View all Articles
Commentary By Jason L. Riley

Harvard’s Asian Quotas Repeat an Ugly History

Education, Culture Higher Ed, Race

Jews, long disfavored by elite universities, might find Judge Burroughs’s reasoning familiar.

A popular college ditty during the 1910s began:

Oh, Harvard’s run by millionaires,

And Yale is run by booze,

Cornell is run by farmers’ sons,

Columbia’s run by Jews.

If you thought that sort of bigotry at elite universities was a thing of the past, you might want to reconsider in light of a federal district court ruling last week on Harvard’s admissions policies. It seems the only thing that’s changed over the past century is the group being targeted for exclusion.

In 1914 about 40% of Columbia’s students were Jewish. By 1918 effective quotas had reduced their numbers to 22%. In the 1920s Harvard and Yale would follow Columbia’s lead. Harvard’s freshman class of 1925 was nearly 30% Jewish. The next year it fell to 15% and remained thereabouts for the next two decades.

Today’s concern is the overrepresentation of Asian students on elite campuses and the sneaky ways that colleges go about capping their numbers. In 2014 Students for Fair Admissions, a nonprofit, sued Harvard, alleging that the school had passed over Asians for admission because of their race. The plaintiffs presented data showing that Asian applicants needed SAT scores that were about 140 points higher than their white peers to be accepted. And they argued that the percentage of Asians admitted to Harvard was suspiciously similar year after year despite dramatic increases in the number of Asian applicants and the size of America’s Asian population.

Asian enrollment at Harvard was 19% in 1992, 18% in 2013, and in the interim always remained roughly between 15% and 20%. By contrast, Asian enrollment at another highly selective school, the California Institute of Technology, grew steadily from 25% to 43% over the same two-decade period.
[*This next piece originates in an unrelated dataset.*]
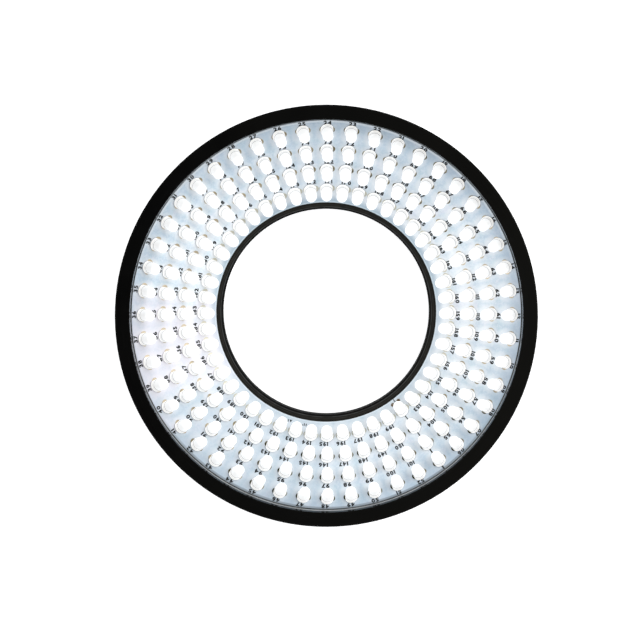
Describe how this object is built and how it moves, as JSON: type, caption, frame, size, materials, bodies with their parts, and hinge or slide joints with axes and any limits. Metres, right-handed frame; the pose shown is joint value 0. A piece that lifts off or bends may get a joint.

The plaintiffs argued that the disparity in Asian enrollment at the two institutions reflected the fact that Harvard’s admissions process is race-conscious while Caltech’s is race-blind.
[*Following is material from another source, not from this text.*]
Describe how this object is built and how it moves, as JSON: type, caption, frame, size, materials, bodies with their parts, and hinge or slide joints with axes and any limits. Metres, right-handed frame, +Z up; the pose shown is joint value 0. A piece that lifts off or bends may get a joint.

It’s bad enough that Judge Allison Burroughs’s decision last week ignored this evidence and blessed Harvard’s admissions policies. What’s equally disturbing is that she also ignored the history. Harvard boasts that it vets applicants using a “holistic” approach that weighs social characteristics as well as test scores. What often goes unmentioned is that Harvard and other schools developed this approach a century ago for the express purpose of excluding Jews.
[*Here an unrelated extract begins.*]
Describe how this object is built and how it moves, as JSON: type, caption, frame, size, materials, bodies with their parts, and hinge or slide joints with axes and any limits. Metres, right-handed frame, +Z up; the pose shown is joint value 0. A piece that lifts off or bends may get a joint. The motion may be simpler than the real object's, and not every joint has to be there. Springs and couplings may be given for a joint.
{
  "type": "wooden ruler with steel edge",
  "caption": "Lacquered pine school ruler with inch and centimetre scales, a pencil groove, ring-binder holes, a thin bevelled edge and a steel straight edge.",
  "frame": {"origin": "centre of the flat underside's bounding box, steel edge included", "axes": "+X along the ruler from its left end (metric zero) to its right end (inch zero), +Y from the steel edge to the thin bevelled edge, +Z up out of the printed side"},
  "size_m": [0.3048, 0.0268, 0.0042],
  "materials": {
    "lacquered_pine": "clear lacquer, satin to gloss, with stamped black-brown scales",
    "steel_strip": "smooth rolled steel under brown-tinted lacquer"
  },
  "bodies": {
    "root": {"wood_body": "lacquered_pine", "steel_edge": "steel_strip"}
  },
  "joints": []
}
Back then, Harvard argued that Jews were excellent students with deficient personalities. Their social characteristics were described as “different” and “peculiar.” They were accused of being clannish and focusing on their studies to a fault. Harvard maintained that it was trying to create a certain type of environment on campus, and Jews were a poor fit. “No one suggested the Jewish students threatened academic standards,” wrote Stephen Steinberg in a 1971 Commentary magazine article about Jewish quotas in the Ivy League. “Rather it was argued that the college stood for other things, and that social standards were as important and valid as intellectual ones.” Harvard is still making that argument, and the courts are still indulging it.

In her ruling, Judge Burroughs writes that a “partial cause” of racial disparities in admissions rates is that “Asian American applicants’ disproportionate strength in academics comes at the expense of other skills and traits that Harvard values.” She says it’s “possible” that the Asian applicants “did not possess the personal qualities that Harvard is looking for at the same rate as white applicants.” Moreover, “it would be unsurprising to find that applicants that excel in one area, tend to be somewhat weaker in other areas.” To Jews, such language and reasoning might sound painfully familiar. And if a judge today wrote that blacks or Hispanics excel at sports and have outgoing personalities, so it would be really surprising if they flourished academically as well, liberals would be calling for his head.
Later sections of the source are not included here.